In 2008, the year of his first championship, he scored no points in the third to final round in Fuji after taking a penalty for an overly aggressive overtaking move on Kimi Raikkonen and a spin after being hit by title rival Felipe Massa. It narrowed the gap between the two drivers to just five points and had been a valuable learning experience.

“I would just have the biggest headache and you’re under the biggest dark cloud,” Hamilton said of his feelings after that race. “I was in my hotel room for three days. I didn’t leave my hotel. I didn’t eat – hardly ate. I just stayed in silence.”

“It’s not being able to forgive yourself. So I think I have matured a huge amount. It takes me no time at all to get past things. And that’s been a huge release and it’s helped me raise my level again by quite some way.”

Hamilton was speaking on an episode of In Depth with Graham Bensinger that is due to be aired in the US next week. The host, who won an Emmy for his interview with Mike Tyson, spent time with the driver at the Mercedes base in Brackley.

When asked about his decision to leave McLaren, the team he had been with since he was a teenager and with whom he won that first title, Hamilton explained that when he had made his mind up he was entirely comfortable with making the move although it had not been easy to part with McLaren.

“I had known [team principal] Martin Whitmarsh and [chief executive] Ron Dennis since I was 13,” he said. “To have to call them and say I’m leaving was difficult. especially when you could hear their voice. It’s painful for them to hear that from someone they’ve been with for so long. Helped nurture, helped get to Formula One. It’s almost, for sure, a feeling of betrayal, but I think they understood what I needed to do for me as a man.”

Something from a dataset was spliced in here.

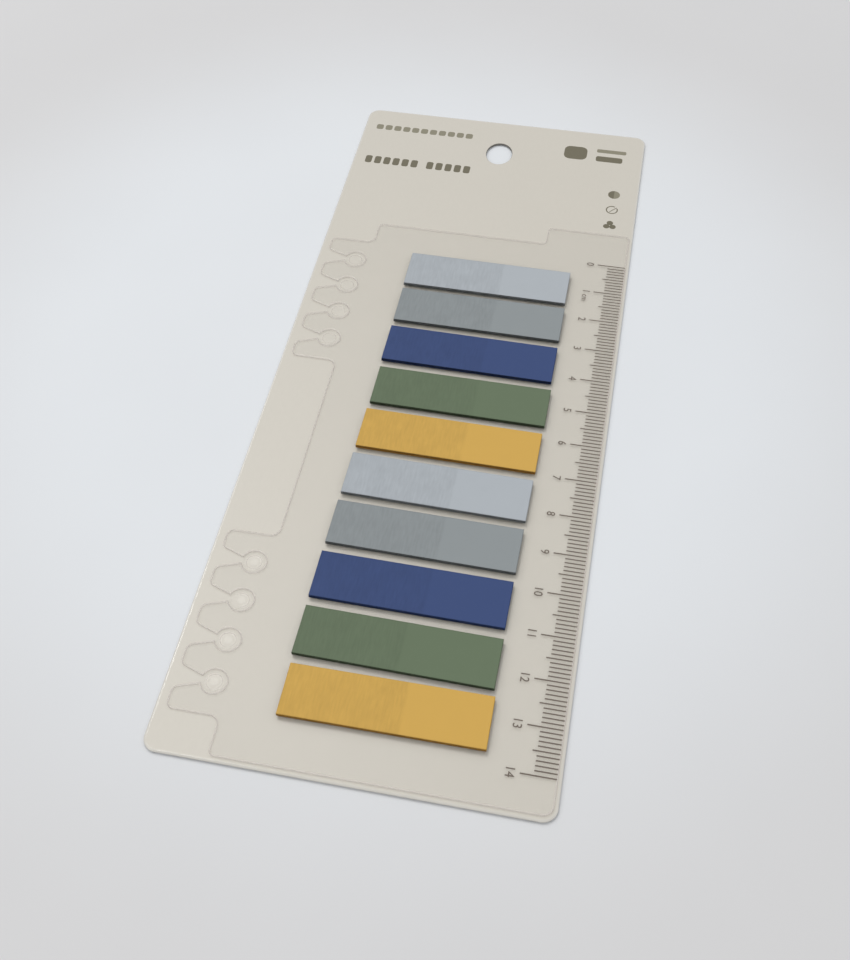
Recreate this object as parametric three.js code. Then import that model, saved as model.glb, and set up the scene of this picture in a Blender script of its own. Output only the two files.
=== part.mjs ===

The British driver, who was second to his team-mate Rosberg in the last round at Sochi, also reiterated that although the pair were friends while racing one another as kids in karting, their relationship at Mercedes, marked by a fierce competitiveness that has become increasingly frosty, was unlikely to change while they were vying for the title.

“We have completely different lives,” said Hamilton, who beat his team-mate on points in their first season together and won the two subsequent world championships. “The reason we got on so well [as kids] is because I was crazy and he happened to do some of the crazy things that I did too. So we kinda got along well. And now he doesn’t do any of those crazy things that I do and I still do all those crazy things. So naturally we’ve gone different ways.

“With the intensity of a battle like we’re having, it’s impossible to have that relationship. You can’t [say]: ‘Yeah, yeah, win the world championship, no problem buddy.’ That’s not how it goes.”